Un article de l’Institut économique Molinari.

Delaroche The execution of lady jane grey credits Paul Vera-Broadbent via Flickr ( (CC BY-NC-ND 2.0)
Delaroche The execution of lady jane grey credits Paul Vera-Broadbent via Flickr ( (CC BY-NC-ND 2.0)

C’est évidemment peu dire que l’optimisation fiscale n’a pas bonne presse. Début mai, l’Union Européenne a adopté, suivant les recommandations de l’OCDE, de nouvelles règles permettant l’échange automatique d’informations fiscales. La cible ? Les accords fiscaux privilégiés (dits « rescrits ») qui permettent aux entreprises de mieux déterminer leur situation fiscale future. Aux yeux de la Commission européenne, ils pourraient s’apparenter à une aide d’État ; à ceux de l’opinion publique, ils se confondraient avec des pratiques immorales.

De commentaires en débats, l’argument revient en boucle : l’entreprise ou le particulier qui cherche à minimiser le montant de ses impôts et taxes serait une sorte de déserteur, un traître refusant de payer son dû. Cette aptitude à crier au scandale cache en réalité l’essentiel : l’importance grandissante des efforts des acteurs économiques pour réduire le poids de l’impôt. Cette tendance doit être comprise comme une alerte sérieuse sur la compétitivité fiscale de notre pays.

À lire la presse française, la pratique d’évitement de l’impôt paraît d’autant plus révoltante dans le cas des entreprises que les montants en jeu sont considérables. Mais s’il est juste d’assurer la répression des actes illégaux comme la dissimulation de revenus, fustiger l’optimisation fiscale conduit à commettre une erreur d’analyse grave.

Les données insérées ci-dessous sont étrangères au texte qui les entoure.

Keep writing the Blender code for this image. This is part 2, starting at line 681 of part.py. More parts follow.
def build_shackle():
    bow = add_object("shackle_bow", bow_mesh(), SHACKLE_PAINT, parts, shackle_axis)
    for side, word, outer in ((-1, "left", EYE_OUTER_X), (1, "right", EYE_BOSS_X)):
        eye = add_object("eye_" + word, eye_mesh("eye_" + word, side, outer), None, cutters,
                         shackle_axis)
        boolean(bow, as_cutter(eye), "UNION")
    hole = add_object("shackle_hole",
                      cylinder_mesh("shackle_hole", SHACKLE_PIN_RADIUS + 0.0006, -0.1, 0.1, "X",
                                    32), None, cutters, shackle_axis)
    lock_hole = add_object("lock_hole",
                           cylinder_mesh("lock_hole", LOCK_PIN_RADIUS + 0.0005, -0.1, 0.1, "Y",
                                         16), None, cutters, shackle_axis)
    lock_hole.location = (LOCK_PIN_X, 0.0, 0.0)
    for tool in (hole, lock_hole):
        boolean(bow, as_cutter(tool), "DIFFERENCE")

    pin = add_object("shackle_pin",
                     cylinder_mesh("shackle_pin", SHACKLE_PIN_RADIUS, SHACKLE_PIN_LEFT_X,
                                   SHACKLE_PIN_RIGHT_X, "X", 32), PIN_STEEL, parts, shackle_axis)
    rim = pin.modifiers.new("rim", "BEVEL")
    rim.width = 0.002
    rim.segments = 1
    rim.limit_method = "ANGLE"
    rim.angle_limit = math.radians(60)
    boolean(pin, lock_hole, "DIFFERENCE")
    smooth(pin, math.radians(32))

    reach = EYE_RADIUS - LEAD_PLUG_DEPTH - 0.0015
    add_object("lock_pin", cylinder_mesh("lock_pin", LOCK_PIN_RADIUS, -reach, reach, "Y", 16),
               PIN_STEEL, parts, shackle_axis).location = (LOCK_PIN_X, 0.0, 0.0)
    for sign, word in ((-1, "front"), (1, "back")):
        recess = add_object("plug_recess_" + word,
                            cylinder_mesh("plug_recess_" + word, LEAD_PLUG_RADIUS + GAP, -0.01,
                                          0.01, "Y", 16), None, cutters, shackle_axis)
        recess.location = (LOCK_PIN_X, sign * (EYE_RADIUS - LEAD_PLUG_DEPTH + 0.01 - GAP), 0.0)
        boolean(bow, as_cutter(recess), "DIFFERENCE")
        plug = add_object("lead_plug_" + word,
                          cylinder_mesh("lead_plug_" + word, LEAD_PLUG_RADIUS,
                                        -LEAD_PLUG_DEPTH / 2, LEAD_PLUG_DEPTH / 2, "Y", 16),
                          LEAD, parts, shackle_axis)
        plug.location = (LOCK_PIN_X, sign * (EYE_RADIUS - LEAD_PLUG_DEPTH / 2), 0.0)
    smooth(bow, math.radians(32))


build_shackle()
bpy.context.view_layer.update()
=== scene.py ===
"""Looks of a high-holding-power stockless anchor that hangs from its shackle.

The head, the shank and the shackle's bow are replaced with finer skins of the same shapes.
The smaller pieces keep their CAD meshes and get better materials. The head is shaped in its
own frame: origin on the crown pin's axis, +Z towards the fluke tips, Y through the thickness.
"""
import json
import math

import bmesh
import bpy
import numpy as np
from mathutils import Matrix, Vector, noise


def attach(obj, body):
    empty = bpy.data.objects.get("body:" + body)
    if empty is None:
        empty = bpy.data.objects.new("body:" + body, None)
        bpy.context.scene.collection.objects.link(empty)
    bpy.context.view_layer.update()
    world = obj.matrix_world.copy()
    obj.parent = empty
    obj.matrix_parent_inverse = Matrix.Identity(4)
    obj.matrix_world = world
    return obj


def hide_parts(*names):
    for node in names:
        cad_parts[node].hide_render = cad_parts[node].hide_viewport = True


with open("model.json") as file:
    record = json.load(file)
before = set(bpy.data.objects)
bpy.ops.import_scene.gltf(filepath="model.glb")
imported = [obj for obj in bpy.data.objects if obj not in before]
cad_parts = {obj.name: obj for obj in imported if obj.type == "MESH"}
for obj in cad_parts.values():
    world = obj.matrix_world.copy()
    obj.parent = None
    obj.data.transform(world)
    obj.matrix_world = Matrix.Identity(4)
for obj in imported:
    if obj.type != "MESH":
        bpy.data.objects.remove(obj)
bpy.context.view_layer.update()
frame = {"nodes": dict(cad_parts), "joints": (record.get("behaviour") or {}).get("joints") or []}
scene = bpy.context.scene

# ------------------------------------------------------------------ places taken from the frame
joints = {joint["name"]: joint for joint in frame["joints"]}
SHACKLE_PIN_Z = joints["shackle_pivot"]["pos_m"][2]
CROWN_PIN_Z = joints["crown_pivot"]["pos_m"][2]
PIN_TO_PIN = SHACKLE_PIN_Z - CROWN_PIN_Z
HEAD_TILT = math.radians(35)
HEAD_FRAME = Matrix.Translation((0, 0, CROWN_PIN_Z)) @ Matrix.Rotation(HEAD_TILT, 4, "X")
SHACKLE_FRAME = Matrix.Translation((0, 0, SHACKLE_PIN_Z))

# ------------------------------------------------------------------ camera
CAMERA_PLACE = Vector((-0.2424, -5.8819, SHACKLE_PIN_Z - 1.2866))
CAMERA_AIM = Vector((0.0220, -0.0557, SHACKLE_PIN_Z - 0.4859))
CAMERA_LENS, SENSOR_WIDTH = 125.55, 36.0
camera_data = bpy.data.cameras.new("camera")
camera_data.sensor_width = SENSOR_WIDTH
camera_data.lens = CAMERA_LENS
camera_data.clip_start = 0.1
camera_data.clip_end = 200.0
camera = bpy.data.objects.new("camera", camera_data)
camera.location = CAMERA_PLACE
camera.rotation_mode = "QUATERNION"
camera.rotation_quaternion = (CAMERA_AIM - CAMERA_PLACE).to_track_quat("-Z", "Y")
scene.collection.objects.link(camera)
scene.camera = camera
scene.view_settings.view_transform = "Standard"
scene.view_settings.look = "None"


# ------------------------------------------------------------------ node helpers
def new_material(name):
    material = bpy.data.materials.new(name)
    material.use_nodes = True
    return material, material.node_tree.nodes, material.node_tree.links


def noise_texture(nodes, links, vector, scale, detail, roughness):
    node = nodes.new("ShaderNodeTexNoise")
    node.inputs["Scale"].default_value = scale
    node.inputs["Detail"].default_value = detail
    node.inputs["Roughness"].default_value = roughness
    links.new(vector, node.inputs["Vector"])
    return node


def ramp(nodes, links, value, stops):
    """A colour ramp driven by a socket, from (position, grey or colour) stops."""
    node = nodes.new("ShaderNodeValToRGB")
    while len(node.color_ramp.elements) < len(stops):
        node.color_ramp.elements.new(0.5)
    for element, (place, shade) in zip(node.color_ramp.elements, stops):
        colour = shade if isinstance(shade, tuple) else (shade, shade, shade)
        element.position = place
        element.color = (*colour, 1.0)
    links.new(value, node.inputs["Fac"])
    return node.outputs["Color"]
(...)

Car si l’évasion est illégale, l’optimisation ne l’est pas ; alors que la première pratique consiste à cacher des sommes au fisc pour en éviter les prélèvements, la seconde réside au contraire dans la pure application de la loi !

Il est étonnant que dans un État de droit, l’usage strict de la norme soit ainsi jugé immoral : on amalgame l’utilisation du droit et sa violation. Cette confusion n’est pas seulement dangereuse, elle est problématique en ce qui concerne les réformes à entreprendre car elle interdit toute réflexion fructueuse. En noyant l’optimisation fiscale dans l’opprobre, on s’interdit de penser cette stratégie comme une réaction rationnelle à un malaise généré par notre système d’impôts. Si l’évasion fiscale est une fraude, l’optimisation est un symptôme.

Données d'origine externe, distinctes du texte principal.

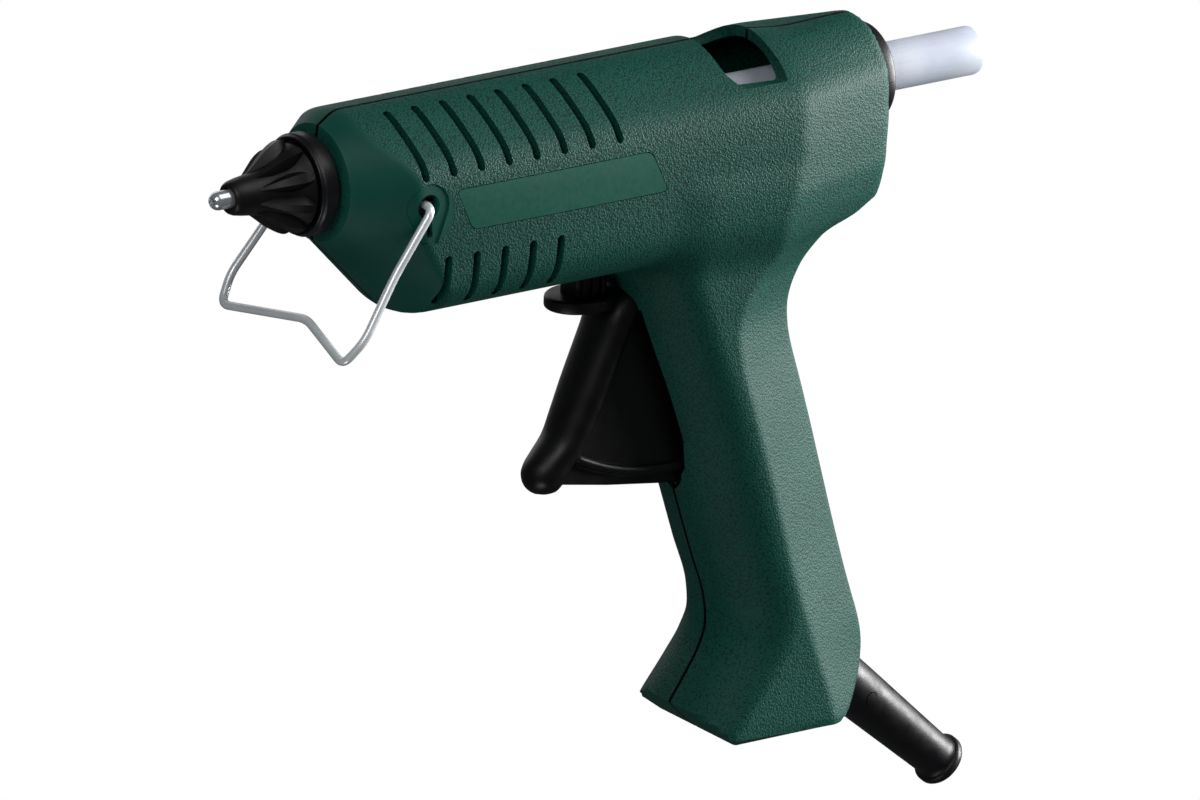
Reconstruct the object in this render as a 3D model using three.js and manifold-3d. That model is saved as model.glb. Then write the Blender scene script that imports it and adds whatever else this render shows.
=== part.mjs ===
// Mains hot-melt glue gun standing on its wire stand and the heel of its grip.
//
// Tool frame used below (millimetres): x runs backwards along the glue stick from the housing's
// front face, y points to the gun's right, z points up, and the stick's axis is y = z = 0.
// The finished group is tipped nose-down onto the standing plane, with +Z up and the
// middle of its footprint box at the origin.
import * as THREE from 'three';
import { mergeVertices } from 'three/addons/utils/BufferGeometryUtils.js';
import Module from 'manifold-3d';

const wasm = await Module();
wasm.setup();

// ---------------------------------------------------------------- driving sizes
const GAP = 0.3; // running gap between neighbouring pieces
const WALL = 2.5; // housing wall
const PARTING = 0.3; // gap between the two housing halves
const TILT = 43; // nose-down standing angle, degrees
const STAND_PLANE = -30.2; // height of the standing plane along the tilted vertical

const STICK = { radius: 5.6, front: 52, rear: 186, chamfer: 1.0 };
const BARREL = { top: 16.2, bottom: -33, halfWidth: 23.4, rear: 152 };
const GRIP = { halfWidth: 17.5, roundDepth: 10, roundSize: 6.5, top: -15 };
const NOZZLE = { tip: -27.5, ballRadius: 2.15, bodyRadius: 5.3, stubRadius: 3.7, stubEnd: 10 };
const COLLAR = { radius: 11.7, front: -4.7, spigot: 8.4, flange: 9.9, boreRadius: 5.7 };
const CAP = { lip: -22.8, lipRadius: 3.25, baseRadius: 9.3, finRadius: 10.5, fins: 10, finWidth: 1.6 };
const CHAMBER = { front: 6, rear: 66, radius: 9.5, neckRadius: 7.6, neckStart: 60, taperEnd: 20 };
const BLOCK = { front: 20, rear: 46, halfWidth: 9, bottom: -17.5 };
const POCKET = { halfWidth: 7, bottom: -15.5, top: -10.3 };
const RING = { radius: 11.6, flangeRadius: 12.6, length: 4.3, flangeLength: 1 };
const RING_STARTS = [9.7, 50.2];
const SLEEVE = { rear: 85, cuffRadius: 9.8, cuffRear: 68, tailRadius: 8.2 };
const BUSH = { radius: 11.2, rear: 156, spigot: 9.0, flange: 9.9 };

const TRIGGER_PIVOT = { x: 102, z: -27 };
const TRIGGER = { halfWidth: 7, hubRadius: 5.5, hubHalf: 13.8, pinRadius: 2, sweepRadius: 60.4 };
const FORK = { inner: 10.8, outer: 13.8, halfWidth: 4.6, length: 31.5 };
const CARRIAGE = { front: 94, rear: 110, halfWidth: 10, bottom: -14.5, top: 3 };
const DRIVE_PIN = { x: 105.5, z: 0, radius: 1.9, reach: 14.6 };
const PAWL = { x: 106, z: -10.5, hubRadius: 2.6, halfWidth: 3, pinRadius: 1.2 };
const SPRING = { arm: 18, coilRadius: 3.3, wireRadius: 0.45, length: 11.7, turns: 6 };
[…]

Qu’on le veuille ou non, l’optimisation relève d’un choix intelligent qui n’est pas sans similitude avec la réaction de ceux qui, devant un taux d’imposition trop élevé, préfèrent profiter de leurs loisirs plutôt que de continuer à travailler ou à embaucher. Elle reflète une vérité économique constante – les acteurs économiques cherchent toujours à économiser leurs ressources, par essence trop rares – qui se retrouve dans la fameuse courbe de Laffer : excessif, l’impôt réduit les gains à l’échange, décourage l’activité et inhibe la croissance. Il favorise également son propre contournement.

En réponse, la Commission européenne a annoncé une volonté de transparence : les rescrits fiscaux resteront légaux et la directive de janvier 2016 permettra l’échange automatique d’informations entre les États membres. Cette approche révèle en réalité un présupposé idéologique selon lequel la concurrence fiscale serait une pathologie grave qui permettrait de siphonner les recettes de pays qui, comme la France, la refusent. Le ministre des Finances, Michel Sapin veut d’ailleurs faire payer aux multinationales opérant dans l’Hexagone la différence entre les taxes qu’elles ont légalement acquittées et les impôts qu’elles auraient dû payer si elles n’avaient pas bénéficié d’un rescrit fiscal dans un autre État-Membre. Cette mesure pourrait s’appliquer avec une rétroactivité sur 10 ans.

Ces propositions se réclament d’une politique intelligente, mais elles sont en fait dangereuses et démontrent une profonde incompréhension de la situation économique actuelle. Dans un contexte d’économie mondialisée, rejeter la concurrence fiscale finit toujours par limiter les investissements futurs. L’érosion de la base taxable qui angoisse le gouvernement n’est pas tant le résultat de l’optimisation que celui d’une fiscalité trop punitive et de politiques économiques inefficaces. L’évitement est la preuve concrète que de nombreux opérateurs jugent les conditions de notre territoire insatisfaisantes.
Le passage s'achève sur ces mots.